◆ **Prompt**: Your task is to copy every line of the records below that contains "this".

◆ **Information supplied**:
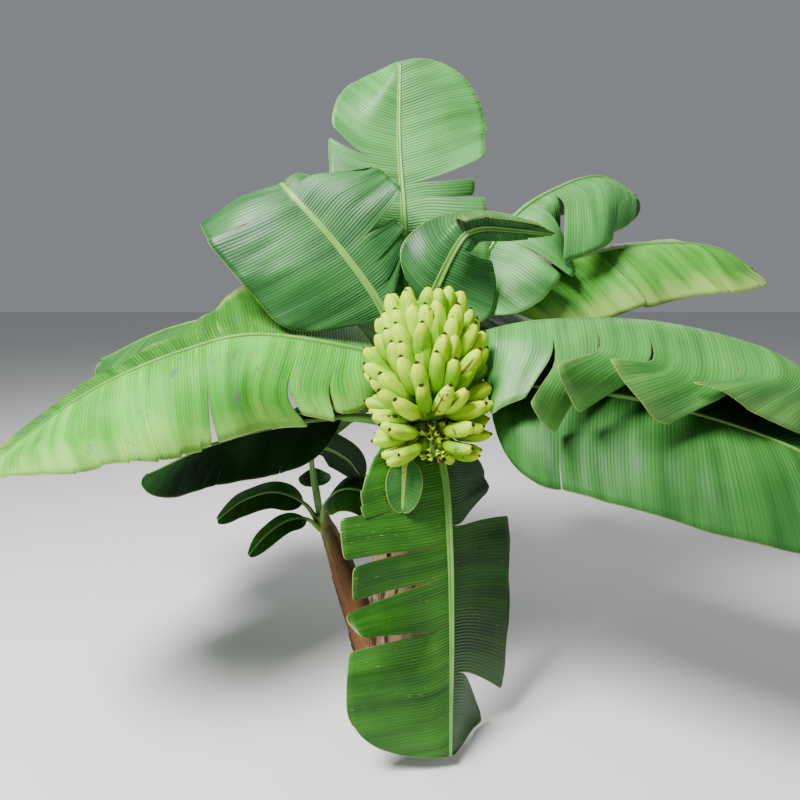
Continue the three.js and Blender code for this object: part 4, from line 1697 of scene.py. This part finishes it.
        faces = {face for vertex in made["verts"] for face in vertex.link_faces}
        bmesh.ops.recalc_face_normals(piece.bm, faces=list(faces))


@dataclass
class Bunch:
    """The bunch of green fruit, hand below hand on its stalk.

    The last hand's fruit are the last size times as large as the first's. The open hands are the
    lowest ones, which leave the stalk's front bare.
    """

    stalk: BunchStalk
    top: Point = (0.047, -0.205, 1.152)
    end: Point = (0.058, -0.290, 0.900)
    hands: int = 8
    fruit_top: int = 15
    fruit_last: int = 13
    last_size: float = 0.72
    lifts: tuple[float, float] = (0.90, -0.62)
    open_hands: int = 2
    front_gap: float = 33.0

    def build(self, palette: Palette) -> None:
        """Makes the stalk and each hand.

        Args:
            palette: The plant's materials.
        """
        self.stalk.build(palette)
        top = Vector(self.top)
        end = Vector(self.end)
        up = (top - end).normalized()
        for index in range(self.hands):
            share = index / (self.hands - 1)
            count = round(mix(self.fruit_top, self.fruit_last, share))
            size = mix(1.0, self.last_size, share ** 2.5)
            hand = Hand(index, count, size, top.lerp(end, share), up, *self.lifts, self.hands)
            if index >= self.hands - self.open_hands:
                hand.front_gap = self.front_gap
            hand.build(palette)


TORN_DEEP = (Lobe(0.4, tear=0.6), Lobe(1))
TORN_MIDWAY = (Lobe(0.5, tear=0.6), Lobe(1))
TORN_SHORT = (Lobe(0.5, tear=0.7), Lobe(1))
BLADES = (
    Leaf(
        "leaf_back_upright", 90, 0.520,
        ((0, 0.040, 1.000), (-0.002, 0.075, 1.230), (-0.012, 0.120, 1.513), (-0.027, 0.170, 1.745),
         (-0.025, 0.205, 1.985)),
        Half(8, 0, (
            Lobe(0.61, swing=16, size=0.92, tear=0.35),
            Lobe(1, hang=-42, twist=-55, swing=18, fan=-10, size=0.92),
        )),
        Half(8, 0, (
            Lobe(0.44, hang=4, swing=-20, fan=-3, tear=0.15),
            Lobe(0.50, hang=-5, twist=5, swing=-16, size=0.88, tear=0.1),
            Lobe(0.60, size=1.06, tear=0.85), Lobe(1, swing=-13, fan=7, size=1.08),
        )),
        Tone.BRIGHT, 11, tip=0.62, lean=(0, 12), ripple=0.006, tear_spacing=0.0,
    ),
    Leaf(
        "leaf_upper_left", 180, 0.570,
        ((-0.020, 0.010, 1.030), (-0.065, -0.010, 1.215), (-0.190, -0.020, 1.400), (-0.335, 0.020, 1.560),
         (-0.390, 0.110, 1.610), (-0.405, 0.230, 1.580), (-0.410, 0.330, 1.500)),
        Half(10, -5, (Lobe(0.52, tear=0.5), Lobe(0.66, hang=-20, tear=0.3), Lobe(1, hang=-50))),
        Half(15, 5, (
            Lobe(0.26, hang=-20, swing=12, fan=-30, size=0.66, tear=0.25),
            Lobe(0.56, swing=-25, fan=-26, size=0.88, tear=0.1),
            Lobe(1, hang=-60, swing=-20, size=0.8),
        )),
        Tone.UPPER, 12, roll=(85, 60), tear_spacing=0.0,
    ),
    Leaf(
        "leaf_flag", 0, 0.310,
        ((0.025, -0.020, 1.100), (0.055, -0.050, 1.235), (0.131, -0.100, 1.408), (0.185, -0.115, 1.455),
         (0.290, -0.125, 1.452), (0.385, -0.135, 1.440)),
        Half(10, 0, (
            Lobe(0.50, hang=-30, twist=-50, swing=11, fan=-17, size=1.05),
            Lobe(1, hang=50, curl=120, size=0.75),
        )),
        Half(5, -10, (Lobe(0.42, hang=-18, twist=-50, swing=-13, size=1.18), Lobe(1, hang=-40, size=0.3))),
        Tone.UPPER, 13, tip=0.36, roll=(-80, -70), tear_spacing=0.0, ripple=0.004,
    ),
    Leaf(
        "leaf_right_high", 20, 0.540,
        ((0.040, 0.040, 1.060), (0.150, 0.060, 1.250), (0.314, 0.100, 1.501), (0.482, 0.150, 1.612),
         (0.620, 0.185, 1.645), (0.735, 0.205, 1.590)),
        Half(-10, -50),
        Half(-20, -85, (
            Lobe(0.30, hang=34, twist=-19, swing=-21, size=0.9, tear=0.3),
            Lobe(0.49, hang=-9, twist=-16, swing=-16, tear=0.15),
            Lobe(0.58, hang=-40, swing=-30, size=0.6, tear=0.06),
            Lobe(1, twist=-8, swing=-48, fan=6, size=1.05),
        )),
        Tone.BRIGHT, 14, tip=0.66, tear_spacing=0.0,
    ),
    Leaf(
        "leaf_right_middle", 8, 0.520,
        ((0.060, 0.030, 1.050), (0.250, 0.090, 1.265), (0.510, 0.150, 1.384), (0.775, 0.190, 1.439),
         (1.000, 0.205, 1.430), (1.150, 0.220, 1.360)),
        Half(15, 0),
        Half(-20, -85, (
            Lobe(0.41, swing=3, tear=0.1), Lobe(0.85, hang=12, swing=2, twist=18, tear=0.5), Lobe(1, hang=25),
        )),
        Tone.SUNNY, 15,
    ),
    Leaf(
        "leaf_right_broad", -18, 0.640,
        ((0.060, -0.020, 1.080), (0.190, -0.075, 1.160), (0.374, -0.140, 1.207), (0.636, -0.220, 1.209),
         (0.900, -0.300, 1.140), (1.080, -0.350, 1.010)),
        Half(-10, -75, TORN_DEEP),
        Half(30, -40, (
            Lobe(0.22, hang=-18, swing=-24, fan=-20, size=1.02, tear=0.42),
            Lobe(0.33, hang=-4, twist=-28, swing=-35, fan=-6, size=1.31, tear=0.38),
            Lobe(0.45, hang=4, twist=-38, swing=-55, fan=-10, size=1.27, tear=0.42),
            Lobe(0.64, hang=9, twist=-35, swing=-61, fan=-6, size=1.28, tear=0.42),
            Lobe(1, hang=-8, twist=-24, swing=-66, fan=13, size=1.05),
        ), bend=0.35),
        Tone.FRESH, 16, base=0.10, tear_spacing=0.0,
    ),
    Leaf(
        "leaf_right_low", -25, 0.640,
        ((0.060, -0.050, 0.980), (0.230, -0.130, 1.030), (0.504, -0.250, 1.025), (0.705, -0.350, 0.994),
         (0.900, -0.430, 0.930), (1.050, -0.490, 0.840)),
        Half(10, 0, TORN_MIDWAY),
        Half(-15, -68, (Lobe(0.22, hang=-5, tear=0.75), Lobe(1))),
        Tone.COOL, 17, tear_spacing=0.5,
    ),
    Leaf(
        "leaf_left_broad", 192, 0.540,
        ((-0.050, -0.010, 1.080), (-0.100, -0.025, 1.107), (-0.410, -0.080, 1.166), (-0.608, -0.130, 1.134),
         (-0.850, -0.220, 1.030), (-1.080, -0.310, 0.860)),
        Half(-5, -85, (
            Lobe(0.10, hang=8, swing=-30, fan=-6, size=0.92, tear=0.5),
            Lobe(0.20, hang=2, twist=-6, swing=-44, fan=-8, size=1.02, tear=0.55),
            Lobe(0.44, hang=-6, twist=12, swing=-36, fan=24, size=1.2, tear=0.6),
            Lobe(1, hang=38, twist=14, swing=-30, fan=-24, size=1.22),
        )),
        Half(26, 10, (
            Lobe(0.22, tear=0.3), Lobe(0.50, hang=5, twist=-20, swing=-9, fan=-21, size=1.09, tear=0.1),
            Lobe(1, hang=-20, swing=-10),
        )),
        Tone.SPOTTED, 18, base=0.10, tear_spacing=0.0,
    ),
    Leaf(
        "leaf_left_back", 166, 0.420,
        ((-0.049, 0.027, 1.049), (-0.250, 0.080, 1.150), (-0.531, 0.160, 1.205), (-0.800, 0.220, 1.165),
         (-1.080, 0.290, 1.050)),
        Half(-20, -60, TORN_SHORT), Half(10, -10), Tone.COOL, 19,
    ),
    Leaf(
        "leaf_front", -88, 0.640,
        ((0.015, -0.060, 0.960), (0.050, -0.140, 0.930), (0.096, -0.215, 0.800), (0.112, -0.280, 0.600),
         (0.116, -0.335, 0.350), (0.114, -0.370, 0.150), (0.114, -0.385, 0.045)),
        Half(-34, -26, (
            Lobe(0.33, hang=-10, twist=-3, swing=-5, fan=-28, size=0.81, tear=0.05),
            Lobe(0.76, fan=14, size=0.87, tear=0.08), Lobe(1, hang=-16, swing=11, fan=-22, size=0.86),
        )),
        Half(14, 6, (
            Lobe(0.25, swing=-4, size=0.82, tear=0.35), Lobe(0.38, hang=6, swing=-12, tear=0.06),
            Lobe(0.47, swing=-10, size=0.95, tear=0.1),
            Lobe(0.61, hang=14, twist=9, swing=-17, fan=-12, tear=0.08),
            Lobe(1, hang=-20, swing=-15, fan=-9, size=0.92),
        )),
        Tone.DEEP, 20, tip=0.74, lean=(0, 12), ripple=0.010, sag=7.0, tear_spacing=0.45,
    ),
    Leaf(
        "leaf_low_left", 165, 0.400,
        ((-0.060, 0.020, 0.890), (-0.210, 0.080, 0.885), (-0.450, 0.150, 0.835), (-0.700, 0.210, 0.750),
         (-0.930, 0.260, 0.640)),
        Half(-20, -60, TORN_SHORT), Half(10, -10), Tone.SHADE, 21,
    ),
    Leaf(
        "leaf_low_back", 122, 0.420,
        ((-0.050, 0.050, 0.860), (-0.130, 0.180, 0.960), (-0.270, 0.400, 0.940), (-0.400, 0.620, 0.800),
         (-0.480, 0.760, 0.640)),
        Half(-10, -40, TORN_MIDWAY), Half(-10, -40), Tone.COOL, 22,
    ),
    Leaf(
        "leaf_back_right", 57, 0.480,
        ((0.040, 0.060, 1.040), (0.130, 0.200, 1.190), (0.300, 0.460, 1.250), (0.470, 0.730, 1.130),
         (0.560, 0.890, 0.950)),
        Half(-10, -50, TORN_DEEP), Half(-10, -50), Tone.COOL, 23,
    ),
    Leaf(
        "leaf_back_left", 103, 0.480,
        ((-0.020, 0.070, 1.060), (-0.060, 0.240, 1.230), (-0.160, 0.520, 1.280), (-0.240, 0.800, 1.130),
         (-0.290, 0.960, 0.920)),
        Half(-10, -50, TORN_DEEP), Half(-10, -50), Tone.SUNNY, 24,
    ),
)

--

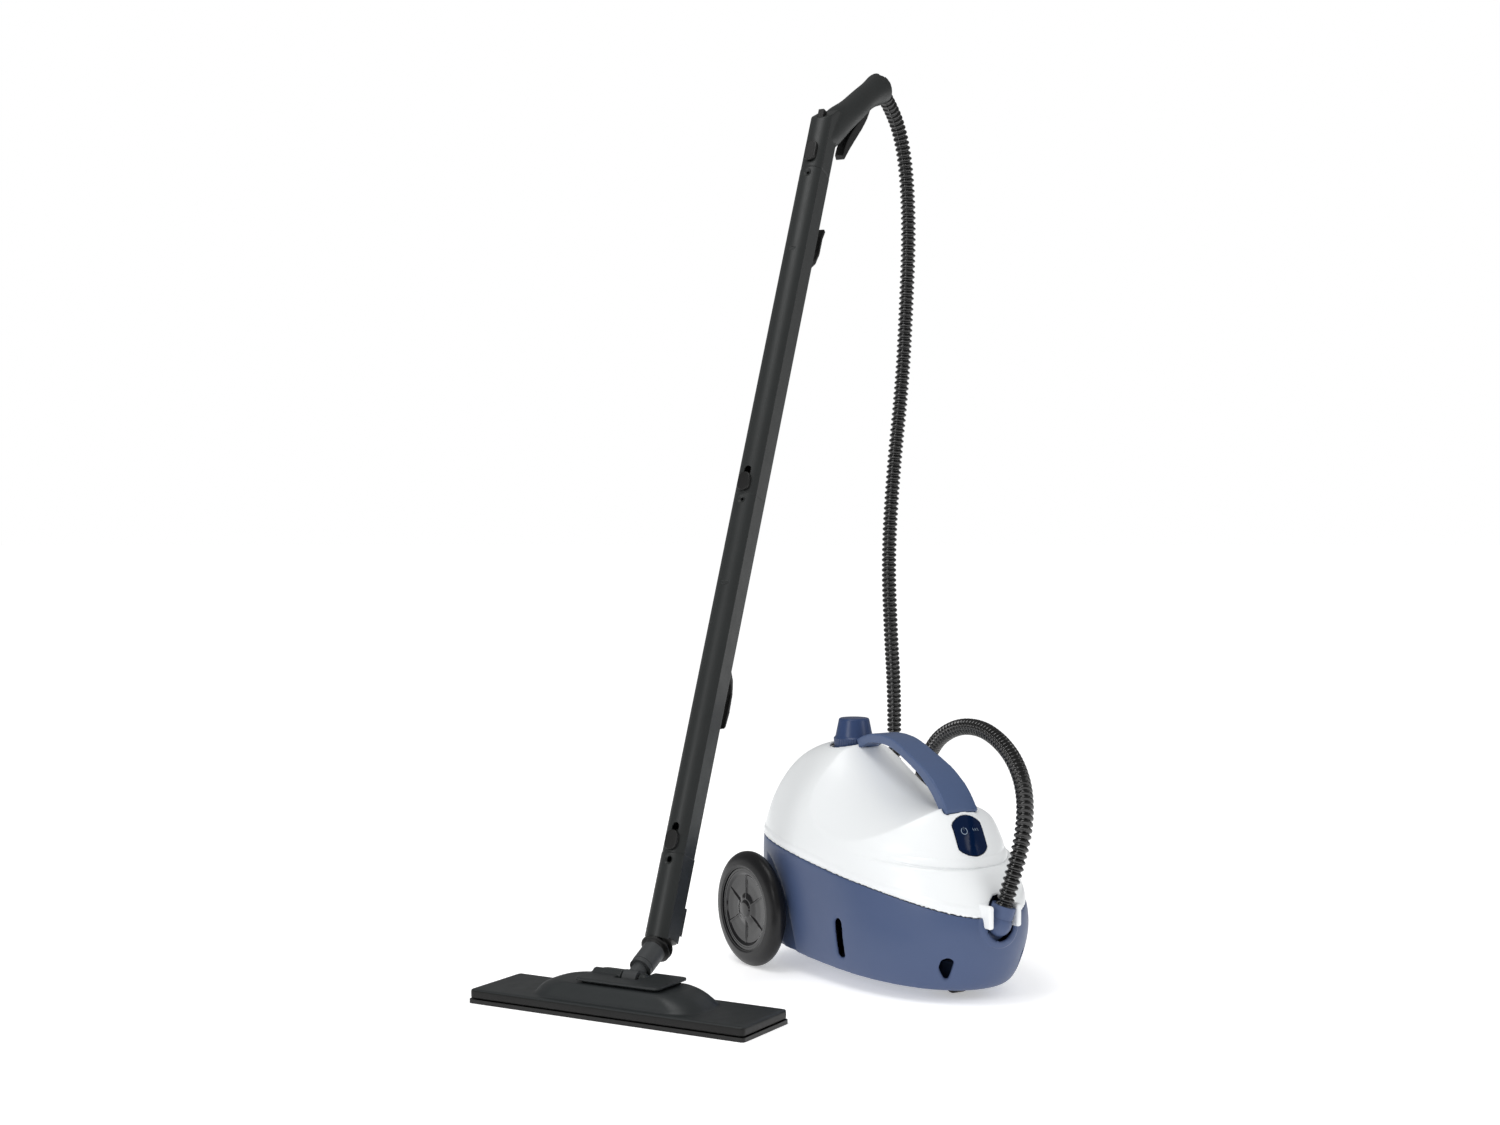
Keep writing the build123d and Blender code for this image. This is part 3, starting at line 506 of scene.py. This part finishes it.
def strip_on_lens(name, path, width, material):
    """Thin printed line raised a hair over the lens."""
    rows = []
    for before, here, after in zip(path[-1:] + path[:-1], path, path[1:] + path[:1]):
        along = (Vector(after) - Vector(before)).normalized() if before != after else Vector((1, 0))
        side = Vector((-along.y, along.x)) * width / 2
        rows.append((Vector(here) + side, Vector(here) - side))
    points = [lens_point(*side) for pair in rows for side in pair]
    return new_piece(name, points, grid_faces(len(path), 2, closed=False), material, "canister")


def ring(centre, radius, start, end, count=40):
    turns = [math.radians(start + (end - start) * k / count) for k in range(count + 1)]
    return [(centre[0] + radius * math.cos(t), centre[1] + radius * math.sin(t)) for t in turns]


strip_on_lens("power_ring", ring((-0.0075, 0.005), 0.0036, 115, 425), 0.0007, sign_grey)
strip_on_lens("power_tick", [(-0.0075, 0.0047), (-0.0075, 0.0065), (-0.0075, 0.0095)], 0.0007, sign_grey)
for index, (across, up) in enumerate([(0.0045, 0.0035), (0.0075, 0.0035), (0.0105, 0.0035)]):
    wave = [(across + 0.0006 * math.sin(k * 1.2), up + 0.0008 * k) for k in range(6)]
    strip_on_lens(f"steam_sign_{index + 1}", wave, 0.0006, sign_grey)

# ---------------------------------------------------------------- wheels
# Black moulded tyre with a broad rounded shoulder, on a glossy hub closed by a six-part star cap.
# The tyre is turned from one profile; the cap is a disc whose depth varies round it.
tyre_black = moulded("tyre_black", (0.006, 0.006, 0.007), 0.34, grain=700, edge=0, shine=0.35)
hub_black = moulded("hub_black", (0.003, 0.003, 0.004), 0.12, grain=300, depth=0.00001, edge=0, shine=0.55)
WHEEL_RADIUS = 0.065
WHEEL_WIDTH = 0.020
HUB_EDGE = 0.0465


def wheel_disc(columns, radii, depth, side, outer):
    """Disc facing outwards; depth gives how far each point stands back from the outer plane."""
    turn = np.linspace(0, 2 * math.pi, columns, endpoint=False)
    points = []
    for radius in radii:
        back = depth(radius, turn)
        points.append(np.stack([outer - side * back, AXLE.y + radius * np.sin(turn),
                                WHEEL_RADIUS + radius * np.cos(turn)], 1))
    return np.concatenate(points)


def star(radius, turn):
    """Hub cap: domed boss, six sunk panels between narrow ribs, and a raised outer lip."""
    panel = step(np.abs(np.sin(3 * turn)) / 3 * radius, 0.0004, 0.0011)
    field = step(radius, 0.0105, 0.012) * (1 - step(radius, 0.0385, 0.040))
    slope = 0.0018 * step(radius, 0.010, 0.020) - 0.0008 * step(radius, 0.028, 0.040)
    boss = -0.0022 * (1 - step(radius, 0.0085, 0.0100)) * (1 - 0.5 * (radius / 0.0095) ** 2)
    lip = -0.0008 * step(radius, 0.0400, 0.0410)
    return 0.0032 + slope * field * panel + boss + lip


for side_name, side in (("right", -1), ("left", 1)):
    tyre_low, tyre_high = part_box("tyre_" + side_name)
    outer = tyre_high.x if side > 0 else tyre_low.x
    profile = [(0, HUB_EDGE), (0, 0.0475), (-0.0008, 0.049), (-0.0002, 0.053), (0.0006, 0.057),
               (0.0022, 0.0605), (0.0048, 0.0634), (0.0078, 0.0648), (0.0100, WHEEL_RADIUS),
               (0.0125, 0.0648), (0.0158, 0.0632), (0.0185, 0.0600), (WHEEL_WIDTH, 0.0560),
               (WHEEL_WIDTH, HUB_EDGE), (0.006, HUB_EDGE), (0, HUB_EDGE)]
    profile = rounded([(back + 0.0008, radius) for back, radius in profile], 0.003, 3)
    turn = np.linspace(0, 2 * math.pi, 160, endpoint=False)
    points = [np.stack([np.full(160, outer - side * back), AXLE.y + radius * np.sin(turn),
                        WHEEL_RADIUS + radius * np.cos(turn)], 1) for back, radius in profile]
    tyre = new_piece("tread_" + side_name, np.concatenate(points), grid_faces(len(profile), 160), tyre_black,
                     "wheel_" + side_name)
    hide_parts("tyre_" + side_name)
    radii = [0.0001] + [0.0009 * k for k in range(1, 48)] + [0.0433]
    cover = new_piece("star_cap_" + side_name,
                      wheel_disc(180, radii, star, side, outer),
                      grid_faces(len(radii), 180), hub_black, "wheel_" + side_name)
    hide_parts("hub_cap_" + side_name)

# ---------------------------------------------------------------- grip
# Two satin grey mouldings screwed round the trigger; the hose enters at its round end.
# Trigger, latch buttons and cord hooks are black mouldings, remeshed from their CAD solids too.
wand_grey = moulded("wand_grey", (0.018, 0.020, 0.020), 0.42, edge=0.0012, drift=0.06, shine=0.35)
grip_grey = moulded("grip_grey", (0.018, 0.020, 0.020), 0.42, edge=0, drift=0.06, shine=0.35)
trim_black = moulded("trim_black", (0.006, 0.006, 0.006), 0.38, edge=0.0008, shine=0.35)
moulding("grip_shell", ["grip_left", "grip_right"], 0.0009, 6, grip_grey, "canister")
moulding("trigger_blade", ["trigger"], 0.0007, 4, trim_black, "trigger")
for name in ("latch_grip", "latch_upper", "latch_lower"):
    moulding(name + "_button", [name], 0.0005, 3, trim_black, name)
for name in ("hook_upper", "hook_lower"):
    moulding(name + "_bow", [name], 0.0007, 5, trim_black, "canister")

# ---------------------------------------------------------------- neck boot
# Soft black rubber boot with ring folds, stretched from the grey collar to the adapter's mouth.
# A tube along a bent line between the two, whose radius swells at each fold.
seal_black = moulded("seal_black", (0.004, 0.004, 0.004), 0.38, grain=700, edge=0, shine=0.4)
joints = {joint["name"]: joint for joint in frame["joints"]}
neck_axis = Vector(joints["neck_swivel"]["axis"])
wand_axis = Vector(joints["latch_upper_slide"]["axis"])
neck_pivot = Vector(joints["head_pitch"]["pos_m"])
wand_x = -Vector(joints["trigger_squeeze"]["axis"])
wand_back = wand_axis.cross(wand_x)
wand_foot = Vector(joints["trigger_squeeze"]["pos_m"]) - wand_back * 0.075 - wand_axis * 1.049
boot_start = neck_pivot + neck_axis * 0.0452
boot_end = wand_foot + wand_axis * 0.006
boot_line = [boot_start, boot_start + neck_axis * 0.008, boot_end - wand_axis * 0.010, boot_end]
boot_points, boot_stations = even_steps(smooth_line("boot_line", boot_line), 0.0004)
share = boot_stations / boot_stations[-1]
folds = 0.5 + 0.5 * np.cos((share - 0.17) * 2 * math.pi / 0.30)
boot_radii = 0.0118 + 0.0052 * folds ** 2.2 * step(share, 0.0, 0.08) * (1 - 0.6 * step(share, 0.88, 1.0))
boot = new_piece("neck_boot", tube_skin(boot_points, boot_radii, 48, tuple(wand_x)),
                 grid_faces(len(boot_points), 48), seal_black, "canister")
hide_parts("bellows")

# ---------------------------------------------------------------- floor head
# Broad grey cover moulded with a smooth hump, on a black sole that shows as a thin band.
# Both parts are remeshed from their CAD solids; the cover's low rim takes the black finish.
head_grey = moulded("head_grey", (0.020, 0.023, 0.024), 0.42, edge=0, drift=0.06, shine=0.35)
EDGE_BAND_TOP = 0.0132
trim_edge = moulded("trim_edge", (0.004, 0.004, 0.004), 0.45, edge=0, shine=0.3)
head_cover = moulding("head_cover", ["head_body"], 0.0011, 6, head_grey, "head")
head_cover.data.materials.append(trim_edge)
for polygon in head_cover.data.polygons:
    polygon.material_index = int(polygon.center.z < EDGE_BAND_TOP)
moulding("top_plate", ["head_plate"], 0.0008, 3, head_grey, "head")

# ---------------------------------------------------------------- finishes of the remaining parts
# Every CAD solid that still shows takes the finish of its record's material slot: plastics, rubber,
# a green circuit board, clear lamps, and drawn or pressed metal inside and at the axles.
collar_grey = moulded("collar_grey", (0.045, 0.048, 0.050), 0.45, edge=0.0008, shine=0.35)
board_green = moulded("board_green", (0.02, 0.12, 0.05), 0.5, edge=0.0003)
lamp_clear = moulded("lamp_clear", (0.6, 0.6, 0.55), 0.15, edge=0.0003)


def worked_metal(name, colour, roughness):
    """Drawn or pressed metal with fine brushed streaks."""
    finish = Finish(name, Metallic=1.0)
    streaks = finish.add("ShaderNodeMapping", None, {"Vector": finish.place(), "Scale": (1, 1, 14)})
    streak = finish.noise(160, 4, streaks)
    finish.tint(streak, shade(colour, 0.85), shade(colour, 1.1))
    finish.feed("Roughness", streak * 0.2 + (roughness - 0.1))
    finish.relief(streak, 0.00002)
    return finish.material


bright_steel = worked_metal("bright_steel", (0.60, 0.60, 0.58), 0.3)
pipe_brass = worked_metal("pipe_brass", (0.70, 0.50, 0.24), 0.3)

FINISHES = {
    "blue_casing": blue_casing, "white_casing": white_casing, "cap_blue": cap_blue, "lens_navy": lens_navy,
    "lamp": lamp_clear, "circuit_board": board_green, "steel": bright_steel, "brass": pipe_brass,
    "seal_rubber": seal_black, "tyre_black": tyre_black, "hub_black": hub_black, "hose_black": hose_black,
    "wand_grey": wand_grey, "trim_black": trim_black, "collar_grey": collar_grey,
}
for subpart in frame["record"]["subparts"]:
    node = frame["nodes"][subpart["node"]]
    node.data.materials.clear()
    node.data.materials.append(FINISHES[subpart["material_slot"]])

◆ **Task response**:
Continue the three.js and Blender code for this object: part 4, from line 1697 of scene.py. This part finishes it.
Keep writing the build123d and Blender code for this image. This is part 3, starting at line 506 of scene.py. This part finishes it.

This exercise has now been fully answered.